Problem to solve:
State only how many lines below include the string "This".

────────────────────────────────────────

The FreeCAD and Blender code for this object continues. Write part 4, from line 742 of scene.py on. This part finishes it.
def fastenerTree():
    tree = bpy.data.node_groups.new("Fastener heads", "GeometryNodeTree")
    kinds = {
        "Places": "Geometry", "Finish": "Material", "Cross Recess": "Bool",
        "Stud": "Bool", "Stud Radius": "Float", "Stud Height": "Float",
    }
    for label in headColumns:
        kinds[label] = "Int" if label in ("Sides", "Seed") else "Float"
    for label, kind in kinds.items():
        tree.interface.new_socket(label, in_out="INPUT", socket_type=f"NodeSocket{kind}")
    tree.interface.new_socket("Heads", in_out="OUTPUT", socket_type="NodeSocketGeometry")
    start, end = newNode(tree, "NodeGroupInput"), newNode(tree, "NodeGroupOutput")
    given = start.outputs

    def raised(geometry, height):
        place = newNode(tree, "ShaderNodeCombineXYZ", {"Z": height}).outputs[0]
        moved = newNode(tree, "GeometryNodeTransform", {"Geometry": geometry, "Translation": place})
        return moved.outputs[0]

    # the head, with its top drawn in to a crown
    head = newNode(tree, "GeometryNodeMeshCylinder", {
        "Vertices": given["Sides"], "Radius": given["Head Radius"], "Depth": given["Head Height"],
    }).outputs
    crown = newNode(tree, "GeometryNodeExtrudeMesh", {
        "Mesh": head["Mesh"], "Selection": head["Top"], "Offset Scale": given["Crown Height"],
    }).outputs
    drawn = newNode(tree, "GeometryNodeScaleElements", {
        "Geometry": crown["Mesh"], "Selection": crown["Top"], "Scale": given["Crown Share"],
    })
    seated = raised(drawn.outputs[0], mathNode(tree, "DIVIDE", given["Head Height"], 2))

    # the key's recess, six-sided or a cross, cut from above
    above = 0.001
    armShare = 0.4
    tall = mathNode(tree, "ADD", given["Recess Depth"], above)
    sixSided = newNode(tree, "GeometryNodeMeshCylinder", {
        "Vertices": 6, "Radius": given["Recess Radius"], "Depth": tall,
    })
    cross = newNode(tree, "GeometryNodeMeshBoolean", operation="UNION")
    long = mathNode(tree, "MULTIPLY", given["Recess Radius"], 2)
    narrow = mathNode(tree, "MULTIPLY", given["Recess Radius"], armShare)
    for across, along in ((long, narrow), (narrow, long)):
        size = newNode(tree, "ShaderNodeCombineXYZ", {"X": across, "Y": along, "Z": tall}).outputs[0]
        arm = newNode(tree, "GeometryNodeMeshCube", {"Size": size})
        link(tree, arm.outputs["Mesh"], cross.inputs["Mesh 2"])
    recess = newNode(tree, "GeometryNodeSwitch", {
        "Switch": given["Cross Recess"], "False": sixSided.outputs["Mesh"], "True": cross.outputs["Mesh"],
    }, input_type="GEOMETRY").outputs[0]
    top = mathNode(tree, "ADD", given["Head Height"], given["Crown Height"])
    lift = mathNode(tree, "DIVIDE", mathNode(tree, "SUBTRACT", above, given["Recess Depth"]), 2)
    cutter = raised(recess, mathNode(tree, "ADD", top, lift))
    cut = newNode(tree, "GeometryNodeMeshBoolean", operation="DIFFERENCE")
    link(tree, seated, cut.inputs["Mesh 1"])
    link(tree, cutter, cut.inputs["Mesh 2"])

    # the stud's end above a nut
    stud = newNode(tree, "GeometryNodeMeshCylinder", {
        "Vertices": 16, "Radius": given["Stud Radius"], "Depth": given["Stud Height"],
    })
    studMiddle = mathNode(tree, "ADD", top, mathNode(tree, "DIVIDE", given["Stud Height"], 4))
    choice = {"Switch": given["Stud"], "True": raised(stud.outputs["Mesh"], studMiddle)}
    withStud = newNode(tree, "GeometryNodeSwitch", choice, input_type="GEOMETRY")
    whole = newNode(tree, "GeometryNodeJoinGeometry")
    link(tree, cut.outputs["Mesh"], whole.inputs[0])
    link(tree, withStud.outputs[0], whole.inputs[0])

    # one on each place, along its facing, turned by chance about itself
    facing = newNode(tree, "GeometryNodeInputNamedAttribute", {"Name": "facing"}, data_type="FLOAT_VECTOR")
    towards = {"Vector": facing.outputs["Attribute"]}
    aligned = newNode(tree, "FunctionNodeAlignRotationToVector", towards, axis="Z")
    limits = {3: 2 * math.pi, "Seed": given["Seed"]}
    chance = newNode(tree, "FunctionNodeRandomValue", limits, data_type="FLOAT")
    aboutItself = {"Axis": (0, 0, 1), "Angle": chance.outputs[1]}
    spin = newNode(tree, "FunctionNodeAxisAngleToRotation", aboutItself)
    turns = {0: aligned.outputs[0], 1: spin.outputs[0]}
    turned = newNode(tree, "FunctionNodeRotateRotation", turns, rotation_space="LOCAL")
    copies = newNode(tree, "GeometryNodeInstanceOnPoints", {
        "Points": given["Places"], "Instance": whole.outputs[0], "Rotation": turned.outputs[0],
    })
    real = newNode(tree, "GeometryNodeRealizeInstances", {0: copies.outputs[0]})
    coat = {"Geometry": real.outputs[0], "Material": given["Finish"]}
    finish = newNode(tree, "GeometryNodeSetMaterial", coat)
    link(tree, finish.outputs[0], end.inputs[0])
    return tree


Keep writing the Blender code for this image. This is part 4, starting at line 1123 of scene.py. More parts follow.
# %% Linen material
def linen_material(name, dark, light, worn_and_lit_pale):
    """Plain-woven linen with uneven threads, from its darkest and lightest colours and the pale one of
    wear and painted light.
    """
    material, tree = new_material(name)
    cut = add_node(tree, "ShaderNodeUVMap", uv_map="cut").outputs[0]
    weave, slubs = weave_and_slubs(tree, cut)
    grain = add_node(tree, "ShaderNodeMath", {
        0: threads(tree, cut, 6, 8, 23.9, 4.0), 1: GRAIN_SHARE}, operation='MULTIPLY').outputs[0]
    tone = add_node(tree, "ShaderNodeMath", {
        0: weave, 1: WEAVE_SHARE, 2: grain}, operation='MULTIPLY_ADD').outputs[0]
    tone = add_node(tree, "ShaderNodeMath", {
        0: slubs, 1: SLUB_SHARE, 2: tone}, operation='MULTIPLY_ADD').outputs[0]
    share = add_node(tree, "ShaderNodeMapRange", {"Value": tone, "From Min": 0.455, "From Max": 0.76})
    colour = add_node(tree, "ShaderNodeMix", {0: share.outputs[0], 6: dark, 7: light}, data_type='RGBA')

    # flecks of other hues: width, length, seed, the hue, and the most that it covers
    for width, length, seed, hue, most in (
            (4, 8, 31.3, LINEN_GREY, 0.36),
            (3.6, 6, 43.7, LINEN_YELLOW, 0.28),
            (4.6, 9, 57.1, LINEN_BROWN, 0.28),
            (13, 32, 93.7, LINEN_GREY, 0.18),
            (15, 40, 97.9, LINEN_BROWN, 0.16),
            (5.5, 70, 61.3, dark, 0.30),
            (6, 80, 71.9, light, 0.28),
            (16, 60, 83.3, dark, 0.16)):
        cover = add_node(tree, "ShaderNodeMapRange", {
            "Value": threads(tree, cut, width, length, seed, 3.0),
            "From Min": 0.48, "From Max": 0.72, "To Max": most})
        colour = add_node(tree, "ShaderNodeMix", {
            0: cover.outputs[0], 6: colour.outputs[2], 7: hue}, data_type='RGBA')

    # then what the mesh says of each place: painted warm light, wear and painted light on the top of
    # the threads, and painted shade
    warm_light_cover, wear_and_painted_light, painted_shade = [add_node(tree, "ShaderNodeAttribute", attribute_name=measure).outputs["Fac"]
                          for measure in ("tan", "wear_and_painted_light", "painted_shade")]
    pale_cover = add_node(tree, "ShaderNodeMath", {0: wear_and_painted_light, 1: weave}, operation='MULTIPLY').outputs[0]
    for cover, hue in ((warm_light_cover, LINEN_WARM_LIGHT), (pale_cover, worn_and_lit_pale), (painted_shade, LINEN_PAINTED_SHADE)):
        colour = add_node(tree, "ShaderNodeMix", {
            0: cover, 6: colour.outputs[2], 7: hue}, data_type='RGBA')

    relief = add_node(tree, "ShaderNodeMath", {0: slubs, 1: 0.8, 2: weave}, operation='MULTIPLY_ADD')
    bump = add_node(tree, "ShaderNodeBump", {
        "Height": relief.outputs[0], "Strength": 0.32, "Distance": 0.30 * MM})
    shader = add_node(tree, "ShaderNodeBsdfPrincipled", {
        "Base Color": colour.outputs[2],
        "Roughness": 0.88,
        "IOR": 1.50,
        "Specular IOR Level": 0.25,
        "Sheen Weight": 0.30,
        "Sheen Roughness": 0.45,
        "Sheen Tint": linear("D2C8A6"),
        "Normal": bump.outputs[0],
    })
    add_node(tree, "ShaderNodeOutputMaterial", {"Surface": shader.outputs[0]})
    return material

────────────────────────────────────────

Response below:
2